──────── Extracted material ────────

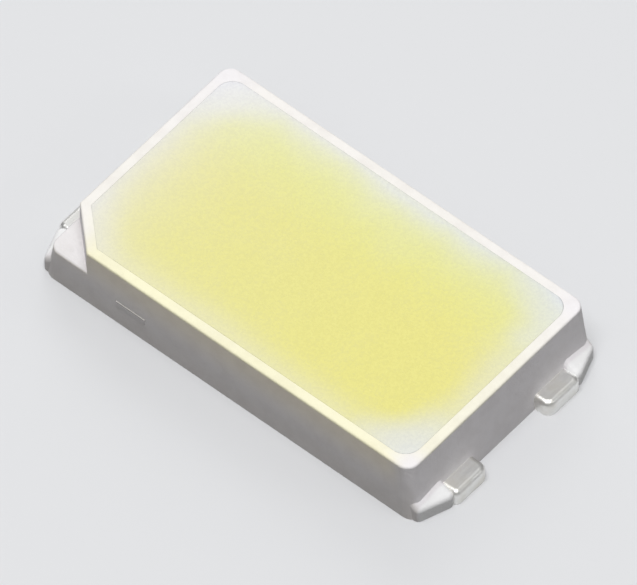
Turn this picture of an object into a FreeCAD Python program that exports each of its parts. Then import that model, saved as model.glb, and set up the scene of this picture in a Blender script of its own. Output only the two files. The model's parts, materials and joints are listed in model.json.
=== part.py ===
import FreeCAD, Part
import math
import os

# Surface-mount LED: a white moulded housing on a silver-plated copper lead frame, with a
# blue chip on the larger lead, two bond wires, and phosphor silicone filling the cavity.
# Millimetres. X runs along the package from the cathode end to the anode end, Y across
# it, and Z up from the solder plane. The origin is the centre of the underside.

V = FreeCAD.Vector

# Housing, whose walls lean in towards the top by the draft of the mould
package_height = 0.80
body_top_length = 5.00
body_top_width = 2.93
end_draft = 0.10
side_draft = 0.035
body_corner_radius = 0.15
rim_edge_radius = 0.025
notch_edge_radius = 0.025

# Reflector cavity
rim_width = 0.115
mouth_corner_radius = 0.20
floor_corner_radius = 0.60
end_slope_run = 0.30
side_slope_run = 0.17

# Polarity notch in the cathode corner
notch_length = 0.50
notch_width = 0.47
notch_ledge_height = 0.48

# Gate mark left by the moulding on one long wall
gate_mark_length = 0.40
gate_mark_height = 0.08
gate_mark_proud = 0.008
gate_mark_edge_radius = 0.007
gate_mark_x = -1.37
gate_mark_z = 0.31

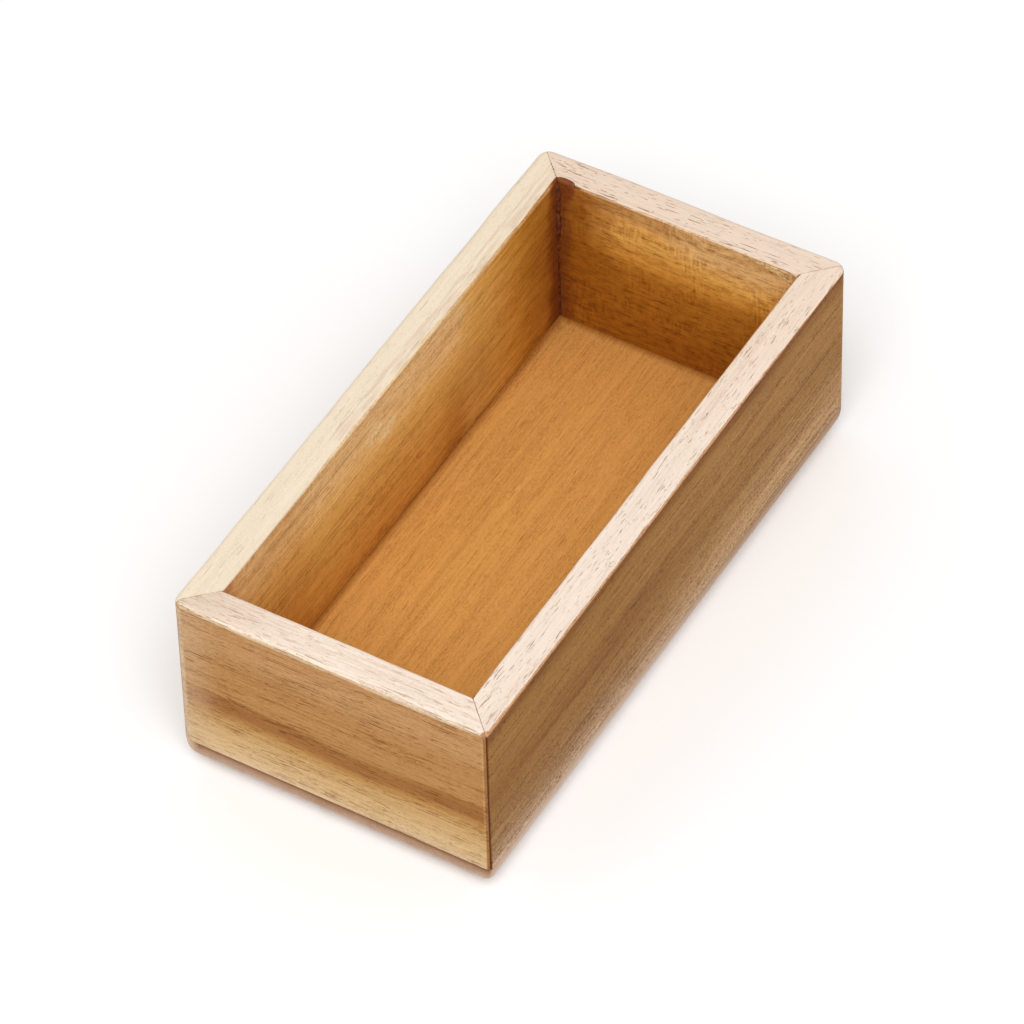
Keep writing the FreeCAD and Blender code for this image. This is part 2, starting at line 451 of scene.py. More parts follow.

────────

▶ _Given problem_
Restate the whole of the material exactly.

▶ _Task response_
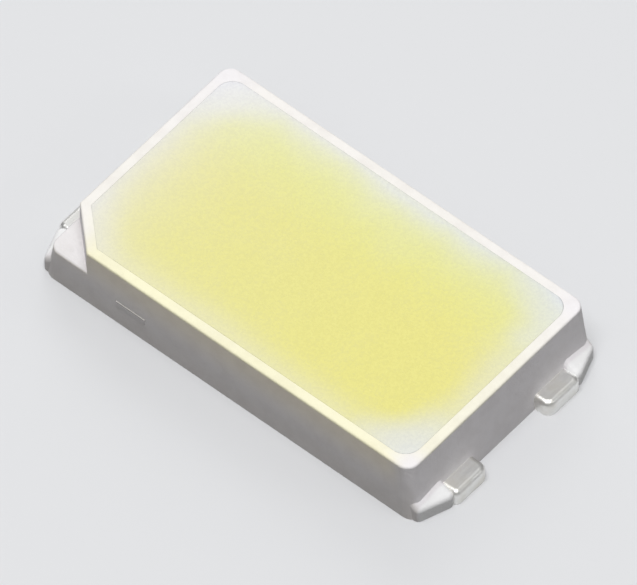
Turn this picture of an object into a FreeCAD Python program that exports each of its parts. Then import that model, saved as model.glb, and set up the scene of this picture in a Blender script of its own. Output only the two files. The model's parts, materials and joints are listed in model.json.
=== part.py ===
import FreeCAD, Part
import math
import os

# Surface-mount LED: a white moulded housing on a silver-plated copper lead frame, with a
# blue chip on the larger lead, two bond wires, and phosphor silicone filling the cavity.
# Millimetres. X runs along the package from the cathode end to the anode end, Y across
# it, and Z up from the solder plane. The origin is the centre of the underside.

V = FreeCAD.Vector

# Housing, whose walls lean in towards the top by the draft of the mould
package_height = 0.80
body_top_length = 5.00
body_top_width = 2.93
end_draft = 0.10
side_draft = 0.035
body_corner_radius = 0.15
rim_edge_radius = 0.025
notch_edge_radius = 0.025

# Reflector cavity
rim_width = 0.115
mouth_corner_radius = 0.20
floor_corner_radius = 0.60
end_slope_run = 0.30
side_slope_run = 0.17

# Polarity notch in the cathode corner
notch_length = 0.50
notch_width = 0.47
notch_ledge_height = 0.48

# Gate mark left by the moulding on one long wall
gate_mark_length = 0.40
gate_mark_height = 0.08
gate_mark_proud = 0.008
gate_mark_edge_radius = 0.007
gate_mark_x = -1.37
gate_mark_z = 0.31

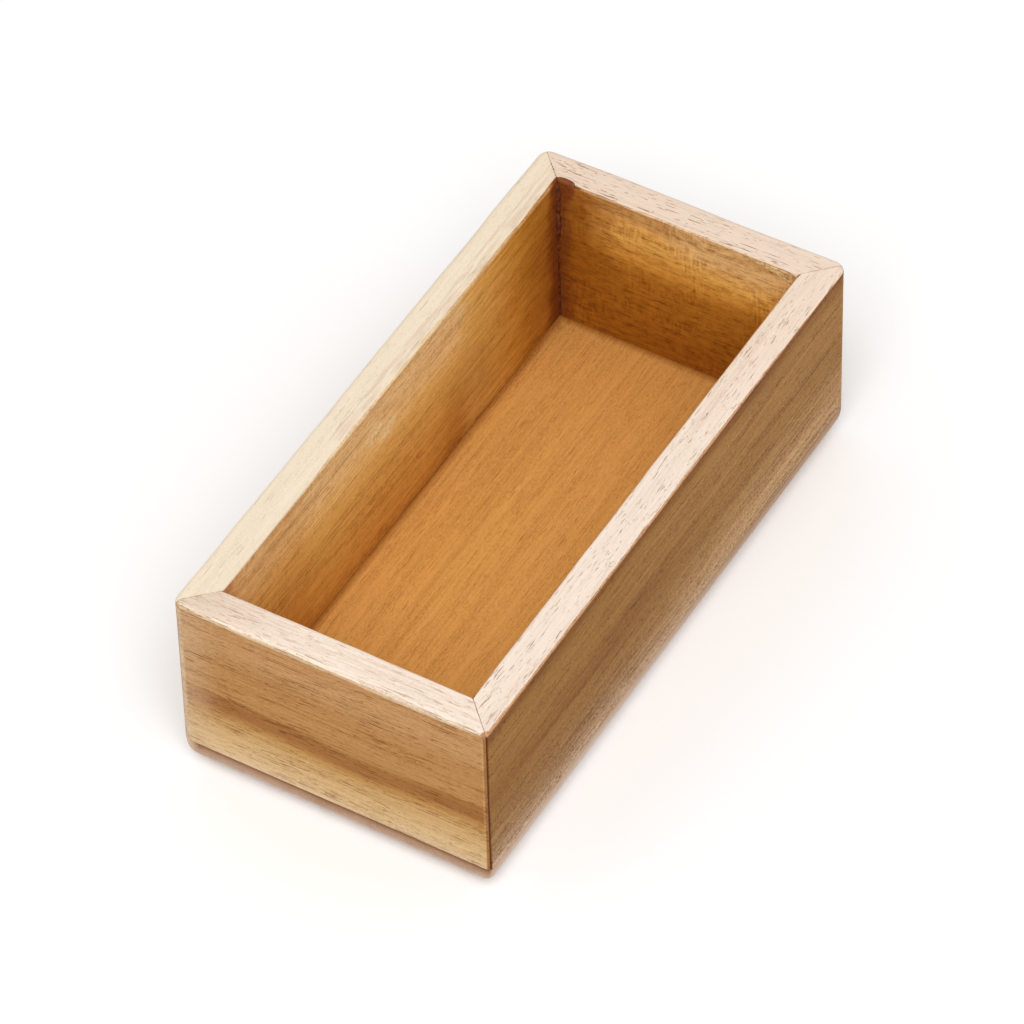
Keep writing the FreeCAD and Blender code for this image. This is part 2, starting at line 451 of scene.py. More parts follow.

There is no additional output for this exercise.